I preached again last week. I wrote about twice as much as I actually preached. Steve was there, and he was very encouraging. It was fun, again.
It is also really tough. I get harder on myself every time, and everyone says I get better every time. I don’t know. There are always so many holes in preaching. You can’t talk about every detail, and you can’t go too deep. Is preaching even really necessary? It’s like the equivalent of the elevator speech. Which sounds awful. One because, it’s selling something, and two because it could easily be embellished and shallow.
That’s been my struggle. I don’t want to embellish or be shallow. I don’t want to sell something. I want to try and teach something. I want to try and encourage/challenge. I want a positive introduction to what Christianity should be, what the kingdom should be, where the means are the ends.
The more I think about it, the whole homily part of church seems out of date. Originally, to teach and catechize people, that wasn’t in a worship service space at all. Ha. I sound so Catholic. All that teaching and talking is outside of worship. But this learning is also worship.
I think about my pentecostal leanings, and their preaching style is like worship. It’s like this idea of God literally speaking through whoever is preaching. Like the preachers word is the Bible. The pentecostals preach like they are speaking for God, like they are God, and they say things that they think God might stereotypically say, “I love you. But obey. Are you really obeying? Repent! Believe! You’re terrible, I love you again!” Yada Yada. Now that I look back, that’s a weird God stereotype, voice and message…

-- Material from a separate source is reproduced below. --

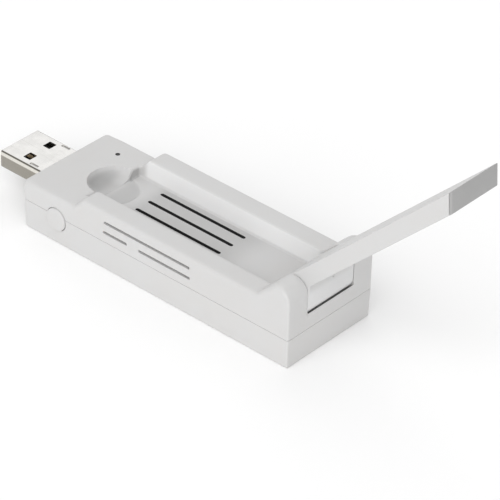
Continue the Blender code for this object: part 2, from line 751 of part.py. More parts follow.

A lot of preaching is exegesis— Without using too many outside resources, what is the message here and now? There is some room for teaching historical context and criticisms, but the pulpit is not the best place to do that. Exegesis is tough. Thankfully, with the lectionary, you can pick a little bit and go for it. But five exegetical pages can easily be written on about three to five verses in the Bible. That’s why whenever someone is preaching on a large chunk or going back and forth in the Bible, I find it exhausting.
That was my challenge last week. I took a lot of material, and I could have preached on anything I wanted. The texts were ridiculously rich, and my sermon could be boiled down to Jesus’ treatment of the woman at the well and on how that’s like Paul’s reconciliation in Romans. I hardly touched on anything.
As I read my sermon, over and over, I felt like I was repeating myself: Reconcile this, reconcile that. I wanted to talk about everything. And I ended up getting some good points out, muddled with some lesser points… I still don’t know how I feel about the sermon.
The Saturday before I preached, my Presbyterian-ish friend was like, “So you’re becoming Catholic.”
“Yeah. Well, I’m getting confirmed. Like I wasn’t Catholic before…”
“Oh, well, yeah that’s true.”
“It’s ok. That’s how we say it. I’m also preaching tomorrow.”
Awkward wide-eyed pause, “How does that work?”
“Sometimes I preach at another church.”
More friends arrive breaking conversation. End scene.
Another presbyterian friend of mine said, “Yeah, it’s pretty cool. Once you do it, pretty much all tables are open to you.” He get’s it. That’s what I’m aiming for.
So, I preached on Sunday, and it was good and fun, and everyone was saying how they’re going to miss me when I move to Florida. Steve had an amazing suggestion: Women in Preaching Podcast. That’s right: WIP.
I think I’m going to do it. I started making a list of as many woman as I could think of who do preach, or have preached, or might be interested in preaching. I’ve come up with 30 people I know. Twenty more and I’ve got the year covered with sermons.
It’s a really good idea. Normal-ish average religious people haven’t busted into the podcast scene yet. The cool preachers are all busy writing books and running churches, so I figured, why not create a kind of online church.
June 13, 2016
This is the first inception of the WIPodcast. I had the podcast for about a year (2014-2015) and then couldn’t sustain it any longer. It cost money, and took time and skills, and I had bigger fish to fry. I had to work.
It was a lot of fun doing the podcast, and I loved talking with people, hearing their stories, and putting it altogether. I’ve considered doing it again, but the time and money aren’t jiving with me right now. As I see it, there is still a huge need for more women’s voices in (well, everywhere) the Religious Podcast Media world. It’s wide open. No one is there except bunches of white dudes who do Crossfit and/or have beards.
It’s crazy to me that there is still a need even over a year since I put WIP to rest.